In a release out Thursday, the CFTC said it had issued a monstrous $200 million whistleblower award to someone whose "specific, credible, and timely original information significantly contributed to an already open investigation and led to a successful enforcement action, as well as to the success of two related actions, by a U.S. federal regulator and a foreign regulator."
It marks the largest payout ever by the Commodity Futures Trading Commission.
Information provided by the whistleblower "led the CFTC to important, direct evidence of wrongdoing," the release stated. It continued:
In order to qualify for an award, a whistleblower who significantly contributed to the success of an enforcement action must demonstrate that there is a “meaningful nexus” between the information provided and the CFTC’s ability to successfully complete its investigation, and to either obtain a settlement or prevail in a litigated proceeding. The Commission determined here that the whistleblower met this standard.
The whistleblower’s claim in connection with a third related action by a state regulator was denied because the whistleblower’s information was never shared with the state regulator.

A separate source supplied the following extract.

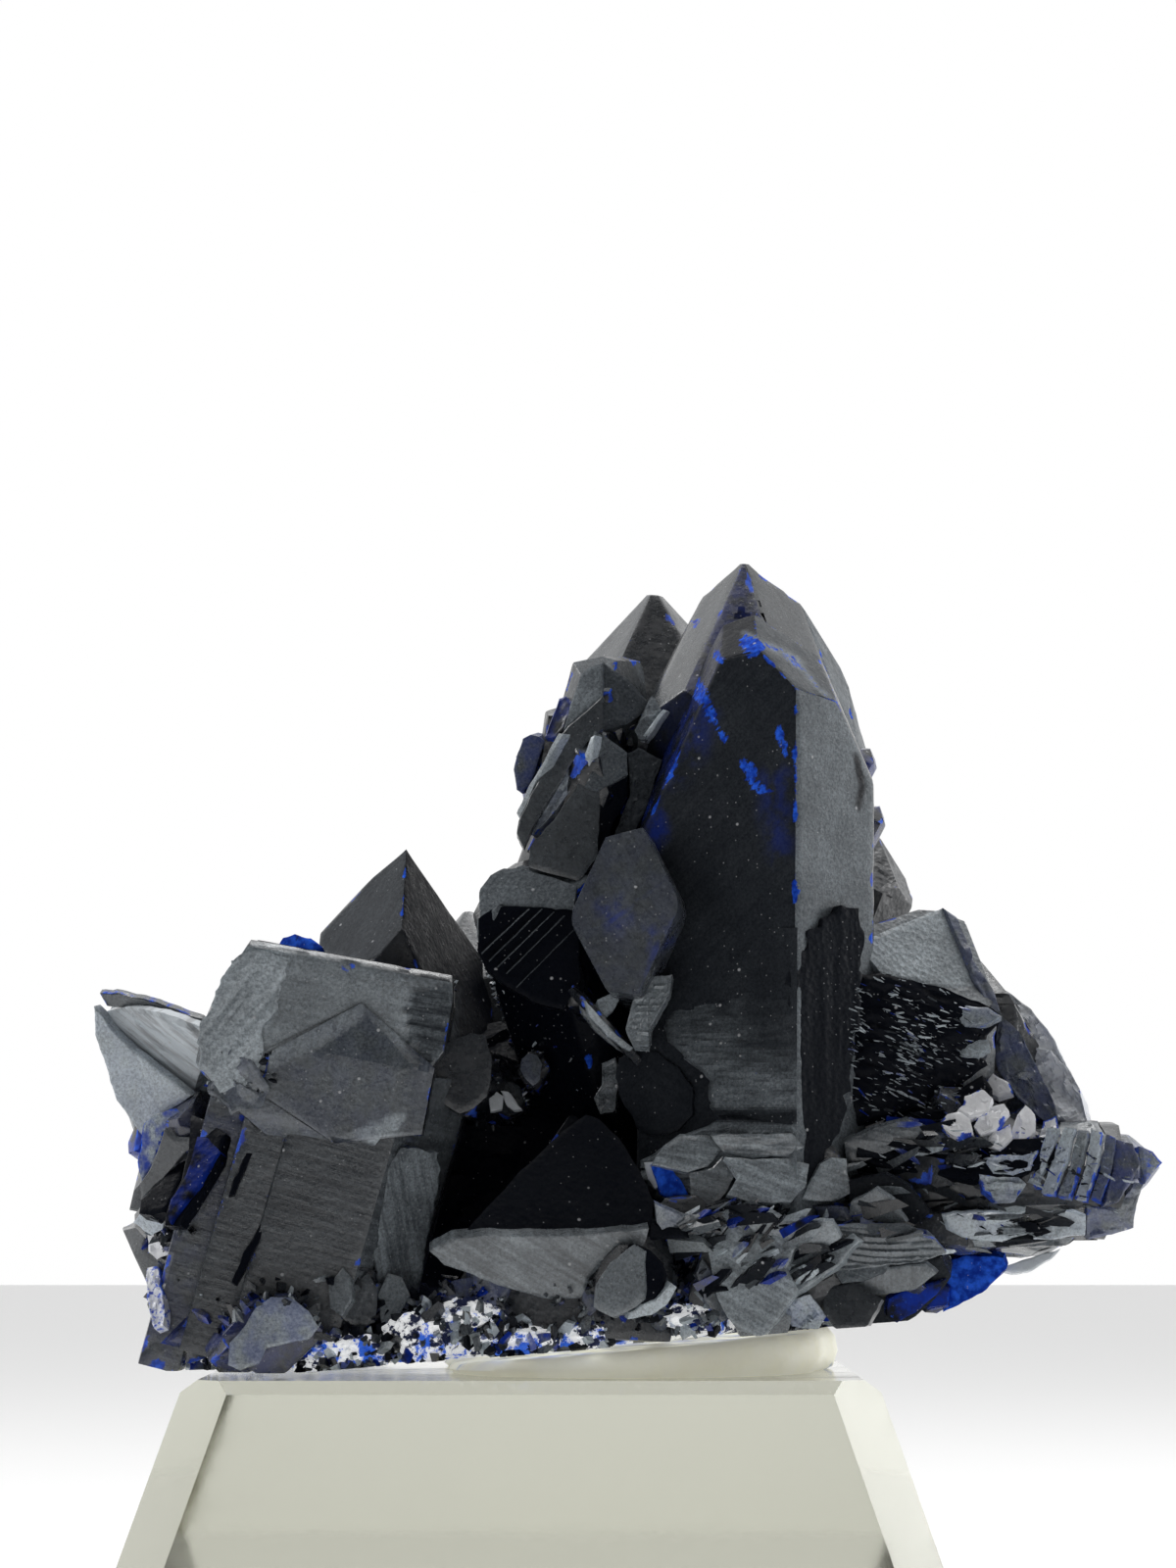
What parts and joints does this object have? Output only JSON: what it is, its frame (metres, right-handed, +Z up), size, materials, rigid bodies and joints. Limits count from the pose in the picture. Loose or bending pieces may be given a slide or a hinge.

While the CFTC's release didn't name the whistleblower or the case the award was related to, follow on reporting by the Wall Street Journal identified the whistleblower as someone who helped regulators investigate manipulation of global interest-rate benchmarks by Deutsche Bank.
David Kovel, a managing partner at law firm Kirby McInerney LLP who represents the whistleblower, said: “We’re very happy that the CFTC was able to reverse an earlier decision and turn around their thinking. It says a lot about the people there that they don’t feel forced to stick with the wrong decision given the amount that’s at stake.”
The whistleblower had offered information that helped lead to $2.5 billion in settlements with Deutsche Bank in 2015.
“The kind of information he provided was of the sort that was very hard to get if you don’t know where to look in a big financial organization,” Kovel added.
Dawn Stump, a Republican commissioner on the CFTC, was against tailoring the award to fines levied by foreign regulators. “I believe we need to take an especially close look at cases where a whistleblower asks the commission to tap its limited Customer Protection Fund for an award relating to an action by a foreign futures authority to address harm outside the United States,” she told the Journal.
Mary Inman, an attorney representing whistleblowers at law firm Constantine Cannon LLP, concluded: “It’s showing that the CFTC program, like the SEC program, over the past 10 years, has really reached its maturity.”